:: Material provided

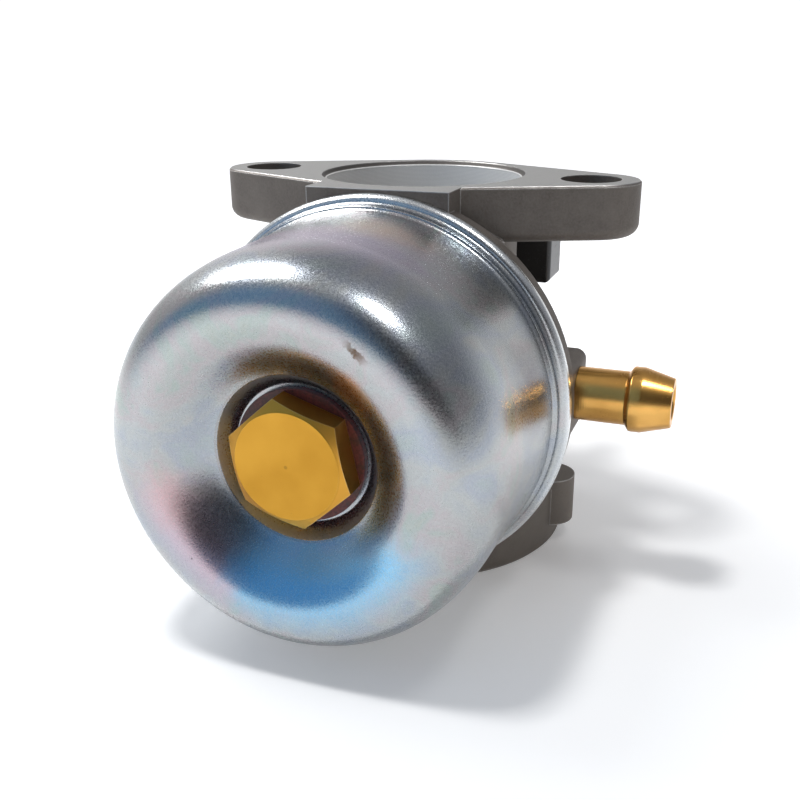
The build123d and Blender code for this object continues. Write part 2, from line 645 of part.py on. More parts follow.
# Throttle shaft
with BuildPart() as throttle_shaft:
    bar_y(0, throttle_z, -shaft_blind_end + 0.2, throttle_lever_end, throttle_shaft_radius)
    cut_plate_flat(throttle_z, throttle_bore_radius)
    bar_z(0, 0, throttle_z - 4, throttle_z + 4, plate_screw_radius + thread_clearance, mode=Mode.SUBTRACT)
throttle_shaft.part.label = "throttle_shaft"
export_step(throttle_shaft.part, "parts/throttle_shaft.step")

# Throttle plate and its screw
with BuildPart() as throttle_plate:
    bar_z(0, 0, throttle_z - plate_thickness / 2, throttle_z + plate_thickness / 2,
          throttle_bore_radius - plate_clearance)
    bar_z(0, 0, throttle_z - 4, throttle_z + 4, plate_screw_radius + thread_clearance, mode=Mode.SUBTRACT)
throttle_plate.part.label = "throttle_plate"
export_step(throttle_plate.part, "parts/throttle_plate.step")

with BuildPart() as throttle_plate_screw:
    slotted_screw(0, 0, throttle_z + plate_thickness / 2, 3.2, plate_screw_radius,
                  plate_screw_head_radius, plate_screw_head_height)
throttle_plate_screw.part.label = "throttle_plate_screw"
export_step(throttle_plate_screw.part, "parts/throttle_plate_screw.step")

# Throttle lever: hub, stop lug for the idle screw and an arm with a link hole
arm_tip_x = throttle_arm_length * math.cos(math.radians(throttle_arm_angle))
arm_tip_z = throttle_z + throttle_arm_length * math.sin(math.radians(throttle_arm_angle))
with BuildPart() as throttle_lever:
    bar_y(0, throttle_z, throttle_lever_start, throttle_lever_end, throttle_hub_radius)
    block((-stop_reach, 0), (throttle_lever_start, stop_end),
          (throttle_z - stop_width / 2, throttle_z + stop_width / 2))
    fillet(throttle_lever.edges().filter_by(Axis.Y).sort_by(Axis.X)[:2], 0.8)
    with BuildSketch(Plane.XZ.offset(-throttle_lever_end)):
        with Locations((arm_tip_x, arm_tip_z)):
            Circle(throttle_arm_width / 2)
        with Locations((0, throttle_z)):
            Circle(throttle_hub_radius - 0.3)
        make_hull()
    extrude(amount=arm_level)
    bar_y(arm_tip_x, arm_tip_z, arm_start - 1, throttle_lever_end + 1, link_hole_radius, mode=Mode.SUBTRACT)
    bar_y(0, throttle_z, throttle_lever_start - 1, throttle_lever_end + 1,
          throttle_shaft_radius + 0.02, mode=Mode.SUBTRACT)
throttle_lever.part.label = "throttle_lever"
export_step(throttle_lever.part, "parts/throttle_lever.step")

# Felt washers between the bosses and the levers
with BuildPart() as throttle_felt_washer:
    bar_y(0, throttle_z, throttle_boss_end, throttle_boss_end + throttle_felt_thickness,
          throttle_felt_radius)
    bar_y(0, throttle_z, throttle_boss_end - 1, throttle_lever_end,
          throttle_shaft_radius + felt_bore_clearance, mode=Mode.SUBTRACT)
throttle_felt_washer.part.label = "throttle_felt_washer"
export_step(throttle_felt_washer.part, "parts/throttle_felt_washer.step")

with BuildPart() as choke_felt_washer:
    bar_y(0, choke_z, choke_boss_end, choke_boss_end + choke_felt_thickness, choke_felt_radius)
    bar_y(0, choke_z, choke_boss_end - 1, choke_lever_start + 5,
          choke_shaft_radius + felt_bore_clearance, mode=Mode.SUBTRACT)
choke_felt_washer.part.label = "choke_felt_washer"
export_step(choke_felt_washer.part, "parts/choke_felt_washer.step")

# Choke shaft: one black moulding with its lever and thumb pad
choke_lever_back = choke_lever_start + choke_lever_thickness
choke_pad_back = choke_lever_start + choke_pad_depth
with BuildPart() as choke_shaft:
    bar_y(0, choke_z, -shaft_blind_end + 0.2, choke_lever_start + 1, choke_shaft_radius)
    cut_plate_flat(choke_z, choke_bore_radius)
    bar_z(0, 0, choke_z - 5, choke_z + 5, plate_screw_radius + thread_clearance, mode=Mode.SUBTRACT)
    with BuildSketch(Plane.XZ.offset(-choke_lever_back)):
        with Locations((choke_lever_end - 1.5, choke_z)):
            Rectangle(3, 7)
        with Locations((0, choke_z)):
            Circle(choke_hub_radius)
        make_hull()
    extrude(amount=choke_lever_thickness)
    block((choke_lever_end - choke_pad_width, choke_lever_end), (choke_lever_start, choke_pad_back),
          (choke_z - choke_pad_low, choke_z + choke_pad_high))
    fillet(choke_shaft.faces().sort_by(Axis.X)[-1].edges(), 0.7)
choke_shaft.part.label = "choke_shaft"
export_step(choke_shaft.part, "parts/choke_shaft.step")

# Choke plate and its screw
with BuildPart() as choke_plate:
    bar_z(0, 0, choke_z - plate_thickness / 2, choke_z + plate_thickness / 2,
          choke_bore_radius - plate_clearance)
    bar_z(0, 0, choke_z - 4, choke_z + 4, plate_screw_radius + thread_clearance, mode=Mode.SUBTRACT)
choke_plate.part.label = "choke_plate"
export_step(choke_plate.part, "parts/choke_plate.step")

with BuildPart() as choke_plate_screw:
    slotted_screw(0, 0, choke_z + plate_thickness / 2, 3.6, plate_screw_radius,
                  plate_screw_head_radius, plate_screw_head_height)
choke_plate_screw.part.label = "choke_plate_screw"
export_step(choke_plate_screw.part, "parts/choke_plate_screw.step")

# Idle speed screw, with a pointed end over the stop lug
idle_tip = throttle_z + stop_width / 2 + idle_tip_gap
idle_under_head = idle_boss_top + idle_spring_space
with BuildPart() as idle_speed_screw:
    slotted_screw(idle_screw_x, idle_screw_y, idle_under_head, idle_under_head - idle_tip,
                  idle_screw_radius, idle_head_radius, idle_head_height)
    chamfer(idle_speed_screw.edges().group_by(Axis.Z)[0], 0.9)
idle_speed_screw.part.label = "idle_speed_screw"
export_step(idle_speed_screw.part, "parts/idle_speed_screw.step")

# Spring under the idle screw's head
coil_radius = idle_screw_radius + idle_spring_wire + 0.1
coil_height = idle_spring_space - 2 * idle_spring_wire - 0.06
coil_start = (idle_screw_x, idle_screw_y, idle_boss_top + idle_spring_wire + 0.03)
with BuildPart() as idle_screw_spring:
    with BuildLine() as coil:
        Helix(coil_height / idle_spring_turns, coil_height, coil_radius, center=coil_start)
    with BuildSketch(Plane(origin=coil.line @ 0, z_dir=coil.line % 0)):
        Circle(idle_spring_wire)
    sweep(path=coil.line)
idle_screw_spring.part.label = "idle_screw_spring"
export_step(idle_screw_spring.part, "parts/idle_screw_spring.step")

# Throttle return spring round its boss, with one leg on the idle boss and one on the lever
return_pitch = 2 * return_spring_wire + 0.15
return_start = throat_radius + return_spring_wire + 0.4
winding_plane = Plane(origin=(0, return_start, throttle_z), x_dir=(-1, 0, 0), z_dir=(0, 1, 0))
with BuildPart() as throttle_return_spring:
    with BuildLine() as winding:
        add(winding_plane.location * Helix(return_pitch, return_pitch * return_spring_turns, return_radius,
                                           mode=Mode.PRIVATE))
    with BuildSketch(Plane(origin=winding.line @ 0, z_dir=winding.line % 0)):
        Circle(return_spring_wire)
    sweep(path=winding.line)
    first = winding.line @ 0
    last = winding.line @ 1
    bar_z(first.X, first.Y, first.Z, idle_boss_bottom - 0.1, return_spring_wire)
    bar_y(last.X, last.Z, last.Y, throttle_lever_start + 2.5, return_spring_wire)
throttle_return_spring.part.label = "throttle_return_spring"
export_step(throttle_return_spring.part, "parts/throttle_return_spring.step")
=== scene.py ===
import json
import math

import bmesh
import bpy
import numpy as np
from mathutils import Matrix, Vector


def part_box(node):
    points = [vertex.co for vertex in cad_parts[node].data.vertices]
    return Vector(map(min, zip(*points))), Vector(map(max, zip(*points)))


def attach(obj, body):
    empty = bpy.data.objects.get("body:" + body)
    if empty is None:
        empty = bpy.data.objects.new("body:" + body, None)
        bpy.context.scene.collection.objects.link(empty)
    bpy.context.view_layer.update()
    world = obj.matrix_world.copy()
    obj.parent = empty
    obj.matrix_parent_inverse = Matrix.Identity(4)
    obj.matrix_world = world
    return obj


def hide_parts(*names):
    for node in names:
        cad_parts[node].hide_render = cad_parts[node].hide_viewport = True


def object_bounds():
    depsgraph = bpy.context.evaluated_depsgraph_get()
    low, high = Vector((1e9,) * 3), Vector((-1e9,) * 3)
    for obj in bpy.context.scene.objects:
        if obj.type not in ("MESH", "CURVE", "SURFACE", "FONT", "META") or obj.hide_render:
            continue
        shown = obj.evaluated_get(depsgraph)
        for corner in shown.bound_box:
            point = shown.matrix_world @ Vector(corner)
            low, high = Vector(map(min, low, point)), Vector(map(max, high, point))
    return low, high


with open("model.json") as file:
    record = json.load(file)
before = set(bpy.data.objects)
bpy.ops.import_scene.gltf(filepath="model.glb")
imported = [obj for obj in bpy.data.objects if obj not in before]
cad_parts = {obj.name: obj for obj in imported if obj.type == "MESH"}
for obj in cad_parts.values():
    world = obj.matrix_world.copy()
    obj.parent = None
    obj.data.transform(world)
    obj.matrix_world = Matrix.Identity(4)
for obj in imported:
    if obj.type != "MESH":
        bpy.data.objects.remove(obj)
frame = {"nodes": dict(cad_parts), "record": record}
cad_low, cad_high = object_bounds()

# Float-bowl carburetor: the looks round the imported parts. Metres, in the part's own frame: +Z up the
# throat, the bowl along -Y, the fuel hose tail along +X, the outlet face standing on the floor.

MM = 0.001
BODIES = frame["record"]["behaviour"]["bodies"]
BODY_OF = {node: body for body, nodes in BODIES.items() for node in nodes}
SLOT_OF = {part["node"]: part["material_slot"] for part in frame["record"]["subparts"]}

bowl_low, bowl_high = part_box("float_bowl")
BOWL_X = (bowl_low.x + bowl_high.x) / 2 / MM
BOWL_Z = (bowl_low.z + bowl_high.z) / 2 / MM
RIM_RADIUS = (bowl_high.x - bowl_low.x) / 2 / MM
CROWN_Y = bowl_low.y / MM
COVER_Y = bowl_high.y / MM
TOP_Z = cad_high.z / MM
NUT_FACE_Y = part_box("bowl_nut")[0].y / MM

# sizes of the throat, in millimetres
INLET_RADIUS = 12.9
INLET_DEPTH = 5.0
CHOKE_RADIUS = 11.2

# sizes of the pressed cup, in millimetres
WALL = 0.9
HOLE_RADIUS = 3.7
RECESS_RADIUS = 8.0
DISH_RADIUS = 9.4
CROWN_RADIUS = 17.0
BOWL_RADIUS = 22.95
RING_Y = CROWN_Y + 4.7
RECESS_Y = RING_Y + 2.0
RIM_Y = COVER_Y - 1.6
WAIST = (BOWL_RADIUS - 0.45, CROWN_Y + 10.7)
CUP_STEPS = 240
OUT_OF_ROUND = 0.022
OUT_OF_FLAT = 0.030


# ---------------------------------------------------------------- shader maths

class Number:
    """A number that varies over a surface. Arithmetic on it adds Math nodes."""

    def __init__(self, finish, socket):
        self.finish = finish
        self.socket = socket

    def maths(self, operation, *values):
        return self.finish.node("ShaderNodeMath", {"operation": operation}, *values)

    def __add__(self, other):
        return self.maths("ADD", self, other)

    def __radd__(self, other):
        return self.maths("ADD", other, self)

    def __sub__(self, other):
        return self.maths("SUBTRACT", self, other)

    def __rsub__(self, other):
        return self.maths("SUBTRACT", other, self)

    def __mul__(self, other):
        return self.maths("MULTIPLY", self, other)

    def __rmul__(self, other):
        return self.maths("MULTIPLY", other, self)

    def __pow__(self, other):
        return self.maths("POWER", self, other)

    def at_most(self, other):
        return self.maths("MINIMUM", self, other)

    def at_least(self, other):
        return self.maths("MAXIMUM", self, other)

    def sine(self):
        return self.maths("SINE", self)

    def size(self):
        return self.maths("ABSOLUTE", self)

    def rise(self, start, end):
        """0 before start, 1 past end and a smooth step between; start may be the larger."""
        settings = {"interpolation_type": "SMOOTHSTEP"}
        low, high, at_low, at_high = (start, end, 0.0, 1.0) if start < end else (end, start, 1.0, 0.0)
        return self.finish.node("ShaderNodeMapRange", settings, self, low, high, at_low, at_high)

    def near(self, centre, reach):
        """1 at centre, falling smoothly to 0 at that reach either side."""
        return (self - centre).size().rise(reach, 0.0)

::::

**Task prompt**
Return the lines from the line with "# Throttle return" through the line with "for corner in", inclusive, exactly as they stand, and nothing else.

**Reply**
# Throttle return spring round its boss, with one leg on the idle boss and one on the lever
return_pitch = 2 * return_spring_wire + 0.15
return_start = throat_radius + return_spring_wire + 0.4
winding_plane = Plane(origin=(0, return_start, throttle_z), x_dir=(-1, 0, 0), z_dir=(0, 1, 0))
with BuildPart() as throttle_return_spring:
    with BuildLine() as winding:
        add(winding_plane.location * Helix(return_pitch, return_pitch * return_spring_turns, return_radius,
                                           mode=Mode.PRIVATE))
    with BuildSketch(Plane(origin=winding.line @ 0, z_dir=winding.line % 0)):
        Circle(return_spring_wire)
    sweep(path=winding.line)
    first = winding.line @ 0
    last = winding.line @ 1
    bar_z(first.X, first.Y, first.Z, idle_boss_bottom - 0.1, return_spring_wire)
    bar_y(last.X, last.Z, last.Y, throttle_lever_start + 2.5, return_spring_wire)
throttle_return_spring.part.label = "throttle_return_spring"
export_step(throttle_return_spring.part, "parts/throttle_return_spring.step")
=== scene.py ===
import json
import math

import bmesh
import bpy
import numpy as np
from mathutils import Matrix, Vector


def part_box(node):
    points = [vertex.co for vertex in cad_parts[node].data.vertices]
    return Vector(map(min, zip(*points))), Vector(map(max, zip(*points)))


def attach(obj, body):
    empty = bpy.data.objects.get("body:" + body)
    if empty is None:
        empty = bpy.data.objects.new("body:" + body, None)
        bpy.context.scene.collection.objects.link(empty)
    bpy.context.view_layer.update()
    world = obj.matrix_world.copy()
    obj.parent = empty
    obj.matrix_parent_inverse = Matrix.Identity(4)
    obj.matrix_world = world
    return obj


def hide_parts(*names):
    for node in names:
        cad_parts[node].hide_render = cad_parts[node].hide_viewport = True


def object_bounds():
    depsgraph = bpy.context.evaluated_depsgraph_get()
    low, high = Vector((1e9,) * 3), Vector((-1e9,) * 3)
    for obj in bpy.context.scene.objects:
        if obj.type not in ("MESH", "CURVE", "SURFACE", "FONT", "META") or obj.hide_render:
            continue
        shown = obj.evaluated_get(depsgraph)
        for corner in shown.bound_box:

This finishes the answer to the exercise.